To the United States, the best change in East Asia is no change
at all, because any alteration in the status quo could start the
dominoes falling. And if there is to be change, Washington - not
Tokyo or Beijing - must manage it. To permit otherwise would
send a dangerous signal about America's diminishing ability to
regulate, calibrate, and manipulate international politics in
East Asia. Of course, Washington appreciates that change is
inevitable, and its frustration comes from being unable to
square the circle - to manage an increasingly unmanageable world.
Although the United States remains committed to preserving the
Pax Americana in East Asia, the states in the region see US
influence inexorably declining, and they are planning
accordingly. South Korea, for example, is reorienting its
military away from an emphasis on the threat from the North and
toward projecting power against a future threat from Japan by
means of naval and air forces, submarines, spy planes, and
satellites. The problem is that in prudently preparing for
similar eventualities the East Asian states may indeed, as
Washington fears, precipitate renationalisation.
At a loss for what to do, US policy makers propose two
contradictory solutions. On the assumption that democracies are
inherently peaceful toward one another, one solution goes, the
United States should tranquillise East Asia by democratising it.
At the same time, the second solution has it, because only
American dominance can ensure stability in the region (as in
Europe), the United States should maintain its hegemony
indefinitely. Leaving aside the question of whether either goal
can be achieved, it should be clear that proposing these
solutions is as inconsistent as simultaneously asserting, as do
most in the US national-security community, that although
democracies pose no danger to other democracies, America must
continue to contain Germany and Japan.
The hope and fear with which policy makers view economic change
in East Asia illustrates the contradictory convictions that
animate US policy. Washington both heralds the economic dynamism
of the Pacific Rim, hoping it will bring democracy and peace and
worldwide economic growth, and dreads the Asian miracle. It
knows that just as economic change endangers a shift in
political and military power, so a particular economic order is
jeopardised as the foundation upon which it rests - US hegemony -
weakens. In the oxymoronic vocabulary of US diplomacy,
strong "partners" are economically welcome and indeed necessary,
but US "leadership" is indispensable. Zbigniew Brzezinski, who
developed the idea of a trilateral division of responsibility
among the United States, Japan and Europe, calls for Washington
to develop "a more co-operative partnership" with Tokyo even as
he asserts that America must continue to control Japan
militarily.
Losing Ground
There is something at once poignant and obtuse in James Baker's
comment that because President Clinton's foreign policy lacks
consistency and firmness, "for the first time since the Second
World War, Japan is not delivering an automatic vote for the US
position." Sticking his head in the sand, the former Secretary
of State claimed that such problems could be obviated "as long
as America leads... We have to lead." Japan's actions are
certainly related to a decline in US leadership, but that
decline is not the fault of what Baker would characterise as
Clinton's weak foreign policy. No matter who is in charge of US
foreign policy, America is less and less able to lead. Baker
seems to have forgotten that America's leadership in the Gulf
War was possible only because its allies agreed to pick up the
tab. Given such leadership, it is no surprise that once-
subservient "partners" are increasingly going their own way.

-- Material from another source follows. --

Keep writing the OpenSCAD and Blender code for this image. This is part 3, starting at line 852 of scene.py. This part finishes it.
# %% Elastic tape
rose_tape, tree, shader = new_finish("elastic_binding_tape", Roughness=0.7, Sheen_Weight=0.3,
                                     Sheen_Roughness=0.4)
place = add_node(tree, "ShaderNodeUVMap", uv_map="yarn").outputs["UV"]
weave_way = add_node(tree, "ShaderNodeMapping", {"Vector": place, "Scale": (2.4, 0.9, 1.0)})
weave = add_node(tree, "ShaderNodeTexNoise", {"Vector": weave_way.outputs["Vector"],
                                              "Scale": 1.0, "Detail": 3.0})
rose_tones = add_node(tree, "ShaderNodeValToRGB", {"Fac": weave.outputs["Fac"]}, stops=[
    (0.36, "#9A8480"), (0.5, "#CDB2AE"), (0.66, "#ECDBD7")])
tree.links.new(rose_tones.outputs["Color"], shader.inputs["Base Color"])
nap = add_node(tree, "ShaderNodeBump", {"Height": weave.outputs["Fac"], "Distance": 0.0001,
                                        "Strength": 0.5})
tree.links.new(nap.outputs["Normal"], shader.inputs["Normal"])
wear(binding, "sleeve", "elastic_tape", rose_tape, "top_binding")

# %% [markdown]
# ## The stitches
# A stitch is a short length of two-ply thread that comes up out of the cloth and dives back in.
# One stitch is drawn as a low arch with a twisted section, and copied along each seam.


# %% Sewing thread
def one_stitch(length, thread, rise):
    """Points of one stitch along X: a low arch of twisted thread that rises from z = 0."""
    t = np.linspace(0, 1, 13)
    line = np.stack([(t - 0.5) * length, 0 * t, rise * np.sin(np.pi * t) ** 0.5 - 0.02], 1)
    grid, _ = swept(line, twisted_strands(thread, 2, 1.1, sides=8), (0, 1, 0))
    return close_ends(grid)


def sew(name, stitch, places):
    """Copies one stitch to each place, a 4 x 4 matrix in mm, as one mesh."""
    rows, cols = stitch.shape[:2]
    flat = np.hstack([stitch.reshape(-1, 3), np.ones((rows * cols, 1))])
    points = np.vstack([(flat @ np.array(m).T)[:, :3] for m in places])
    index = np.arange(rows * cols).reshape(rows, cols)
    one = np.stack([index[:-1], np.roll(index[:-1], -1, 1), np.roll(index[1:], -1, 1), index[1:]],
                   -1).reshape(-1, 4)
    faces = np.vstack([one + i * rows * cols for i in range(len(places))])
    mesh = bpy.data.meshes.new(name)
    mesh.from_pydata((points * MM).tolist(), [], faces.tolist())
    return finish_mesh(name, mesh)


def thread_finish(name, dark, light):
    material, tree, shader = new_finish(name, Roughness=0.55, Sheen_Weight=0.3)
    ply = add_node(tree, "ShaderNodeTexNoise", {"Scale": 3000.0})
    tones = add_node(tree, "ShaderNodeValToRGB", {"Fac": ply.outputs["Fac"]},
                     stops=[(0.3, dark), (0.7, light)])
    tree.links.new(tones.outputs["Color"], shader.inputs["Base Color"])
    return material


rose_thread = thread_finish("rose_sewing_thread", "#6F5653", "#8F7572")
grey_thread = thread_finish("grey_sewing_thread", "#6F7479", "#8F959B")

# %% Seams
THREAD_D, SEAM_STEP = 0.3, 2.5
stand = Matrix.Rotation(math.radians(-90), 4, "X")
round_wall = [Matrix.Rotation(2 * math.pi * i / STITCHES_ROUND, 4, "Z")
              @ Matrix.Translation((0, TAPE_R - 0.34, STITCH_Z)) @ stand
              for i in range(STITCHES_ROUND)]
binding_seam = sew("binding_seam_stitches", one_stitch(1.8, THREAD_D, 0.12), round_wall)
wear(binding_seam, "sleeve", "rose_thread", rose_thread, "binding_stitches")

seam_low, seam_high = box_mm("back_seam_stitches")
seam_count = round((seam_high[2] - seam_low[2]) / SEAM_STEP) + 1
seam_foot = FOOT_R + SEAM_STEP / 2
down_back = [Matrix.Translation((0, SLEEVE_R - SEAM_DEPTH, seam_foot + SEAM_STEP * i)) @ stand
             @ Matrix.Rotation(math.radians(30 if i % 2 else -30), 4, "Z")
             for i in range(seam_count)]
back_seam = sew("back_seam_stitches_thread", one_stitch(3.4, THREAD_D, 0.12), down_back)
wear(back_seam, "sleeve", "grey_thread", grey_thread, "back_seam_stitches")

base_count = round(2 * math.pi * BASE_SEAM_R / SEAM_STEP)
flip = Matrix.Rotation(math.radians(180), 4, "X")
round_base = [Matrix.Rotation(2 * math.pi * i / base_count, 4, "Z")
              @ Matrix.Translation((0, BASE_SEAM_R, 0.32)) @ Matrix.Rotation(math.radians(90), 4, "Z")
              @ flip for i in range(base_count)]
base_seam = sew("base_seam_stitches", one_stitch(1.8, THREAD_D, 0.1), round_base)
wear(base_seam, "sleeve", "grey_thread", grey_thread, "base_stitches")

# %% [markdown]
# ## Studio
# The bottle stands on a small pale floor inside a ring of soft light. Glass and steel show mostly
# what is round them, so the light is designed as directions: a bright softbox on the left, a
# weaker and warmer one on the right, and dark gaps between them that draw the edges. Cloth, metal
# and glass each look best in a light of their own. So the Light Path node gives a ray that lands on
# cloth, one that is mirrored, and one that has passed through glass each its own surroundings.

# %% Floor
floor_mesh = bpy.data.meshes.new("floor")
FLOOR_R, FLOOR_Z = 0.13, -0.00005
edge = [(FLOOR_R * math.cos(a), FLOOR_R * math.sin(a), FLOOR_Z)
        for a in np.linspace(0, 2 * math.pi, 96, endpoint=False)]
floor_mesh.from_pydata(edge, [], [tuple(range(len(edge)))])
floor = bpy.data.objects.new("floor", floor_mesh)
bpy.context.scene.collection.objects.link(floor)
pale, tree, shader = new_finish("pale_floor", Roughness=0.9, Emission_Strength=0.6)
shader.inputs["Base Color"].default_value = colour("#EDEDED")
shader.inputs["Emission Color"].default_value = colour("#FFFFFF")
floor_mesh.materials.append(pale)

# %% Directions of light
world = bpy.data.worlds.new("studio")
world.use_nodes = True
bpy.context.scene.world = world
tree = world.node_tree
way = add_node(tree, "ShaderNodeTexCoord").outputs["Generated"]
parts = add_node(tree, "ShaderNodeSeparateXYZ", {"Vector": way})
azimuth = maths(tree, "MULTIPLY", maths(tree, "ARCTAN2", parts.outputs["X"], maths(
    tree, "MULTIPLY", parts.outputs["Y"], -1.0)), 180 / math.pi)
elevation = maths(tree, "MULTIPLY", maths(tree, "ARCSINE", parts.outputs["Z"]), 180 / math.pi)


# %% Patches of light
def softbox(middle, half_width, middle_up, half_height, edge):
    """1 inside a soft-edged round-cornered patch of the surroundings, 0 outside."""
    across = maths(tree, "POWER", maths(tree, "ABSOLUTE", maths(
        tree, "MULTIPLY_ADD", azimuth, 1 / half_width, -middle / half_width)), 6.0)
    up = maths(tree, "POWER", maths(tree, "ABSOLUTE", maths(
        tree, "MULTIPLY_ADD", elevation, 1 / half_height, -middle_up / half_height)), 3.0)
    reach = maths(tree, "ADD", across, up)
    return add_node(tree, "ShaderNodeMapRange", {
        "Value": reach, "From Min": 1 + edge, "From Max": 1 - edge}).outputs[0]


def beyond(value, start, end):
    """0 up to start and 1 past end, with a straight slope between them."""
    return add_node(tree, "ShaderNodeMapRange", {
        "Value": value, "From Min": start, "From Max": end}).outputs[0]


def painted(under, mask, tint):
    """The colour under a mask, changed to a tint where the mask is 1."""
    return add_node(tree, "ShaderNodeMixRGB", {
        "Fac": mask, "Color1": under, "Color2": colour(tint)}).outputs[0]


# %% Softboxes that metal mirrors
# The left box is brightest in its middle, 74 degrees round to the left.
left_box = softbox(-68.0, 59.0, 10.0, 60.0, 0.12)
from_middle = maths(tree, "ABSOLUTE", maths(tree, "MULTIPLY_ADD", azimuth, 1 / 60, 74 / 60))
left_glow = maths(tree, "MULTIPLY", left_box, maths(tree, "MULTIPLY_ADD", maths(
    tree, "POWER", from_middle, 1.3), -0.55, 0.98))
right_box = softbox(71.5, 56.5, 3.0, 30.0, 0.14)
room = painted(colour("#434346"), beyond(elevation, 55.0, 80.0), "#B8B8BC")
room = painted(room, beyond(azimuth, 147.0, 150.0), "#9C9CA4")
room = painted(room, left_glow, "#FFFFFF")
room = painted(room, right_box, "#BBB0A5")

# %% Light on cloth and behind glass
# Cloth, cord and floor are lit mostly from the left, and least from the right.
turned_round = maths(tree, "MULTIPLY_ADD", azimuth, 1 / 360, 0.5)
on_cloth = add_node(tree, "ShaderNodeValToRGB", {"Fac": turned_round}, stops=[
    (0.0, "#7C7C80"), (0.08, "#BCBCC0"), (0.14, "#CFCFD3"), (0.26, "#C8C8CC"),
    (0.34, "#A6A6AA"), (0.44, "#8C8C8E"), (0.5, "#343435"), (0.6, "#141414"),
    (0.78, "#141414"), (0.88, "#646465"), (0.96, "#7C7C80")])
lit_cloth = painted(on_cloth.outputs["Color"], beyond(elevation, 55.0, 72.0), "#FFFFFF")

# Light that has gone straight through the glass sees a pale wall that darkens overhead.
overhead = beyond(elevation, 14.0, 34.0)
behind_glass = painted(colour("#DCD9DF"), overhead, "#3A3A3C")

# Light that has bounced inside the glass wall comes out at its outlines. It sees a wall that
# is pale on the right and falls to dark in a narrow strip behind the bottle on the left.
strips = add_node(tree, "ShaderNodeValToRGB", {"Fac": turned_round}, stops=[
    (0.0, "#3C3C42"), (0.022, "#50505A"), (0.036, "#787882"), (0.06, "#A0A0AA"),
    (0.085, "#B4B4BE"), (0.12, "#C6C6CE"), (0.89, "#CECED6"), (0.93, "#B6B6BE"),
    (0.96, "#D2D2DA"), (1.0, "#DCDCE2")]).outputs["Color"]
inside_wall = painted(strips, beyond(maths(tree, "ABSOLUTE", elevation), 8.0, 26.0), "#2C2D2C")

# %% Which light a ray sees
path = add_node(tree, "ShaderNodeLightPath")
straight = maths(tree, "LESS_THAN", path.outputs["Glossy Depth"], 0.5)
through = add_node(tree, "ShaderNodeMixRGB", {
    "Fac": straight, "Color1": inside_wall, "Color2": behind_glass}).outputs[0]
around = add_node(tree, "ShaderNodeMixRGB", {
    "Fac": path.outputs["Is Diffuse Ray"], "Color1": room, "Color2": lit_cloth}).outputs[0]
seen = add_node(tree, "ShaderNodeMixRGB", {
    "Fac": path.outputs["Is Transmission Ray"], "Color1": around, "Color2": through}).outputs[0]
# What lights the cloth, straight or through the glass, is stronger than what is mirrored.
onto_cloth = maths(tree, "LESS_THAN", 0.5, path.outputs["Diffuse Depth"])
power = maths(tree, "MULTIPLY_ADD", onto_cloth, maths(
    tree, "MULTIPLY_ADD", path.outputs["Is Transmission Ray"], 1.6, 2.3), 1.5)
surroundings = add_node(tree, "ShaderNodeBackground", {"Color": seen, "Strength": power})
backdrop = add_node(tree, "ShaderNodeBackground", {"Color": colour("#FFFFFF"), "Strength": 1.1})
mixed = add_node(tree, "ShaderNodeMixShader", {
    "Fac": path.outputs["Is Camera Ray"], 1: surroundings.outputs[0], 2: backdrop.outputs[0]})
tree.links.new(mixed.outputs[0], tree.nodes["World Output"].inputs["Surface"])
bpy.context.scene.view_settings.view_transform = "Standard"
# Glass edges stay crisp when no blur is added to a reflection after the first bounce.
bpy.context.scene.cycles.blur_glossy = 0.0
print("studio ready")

Preponderance cannot simply be asserted; it must reflect a
position based on power. When that position shifts enough,
preponderance - "leadership" - is lost.
Lenin argued seventy-eight years ago that international
capitalism would be economically successful but, by growing in a
world of competitive states, would plant the seeds of its own
destruction. Ironically, the worldwide economic system that the
United States has fostered has itself largely determined
America's relative decline even as it has contributed to the
country's economic growth. Through trade, foreign investment,
and the spread of technology and managerial expertise, economic
power has diffused from the United States to new centres of
growth, thus undermining American hegemony and ultimately
jeopardising the world economy.
Nearly everyone applauds today's complex web of global trade,
production, and finance as the highest stage of capitalism. But
international capitalism may be approaching a crisis just as it
is reaching its fullest flower. A genuinely interdependent world
market is extraordinarily fragile. The emergent high-technology
industries, for instance, are the most powerful engines of
economic world growth, but they require a level of
specialisation and a breadth of markets that are possible only
in an integrated global economy. As US hegemony continues to
weaken, renationalised foreign and economic policies among the
industrialised powers could fragment that economy.
The future of a foreign policy designed to strengthen what the
United States must contain and, at the same time, to maintain an
economic order that weakens the very foundation of that order
seems evident: it will collapse under the weight of its own
contradictions. The United States remains caught in the dilemma
Kennan discerned more than forty years ago: "To what
end 'security'? For the continuation of our economic expansion?
But our economic expansion... cannot proceed much further
without... creating new problems of national security much more
rapidly than we can ever hope to solve them." To escape this
dilemma, Americans will have to understand the foreign policy
that is conducted in their name and re-examine the requirements
for their own security and prosperity.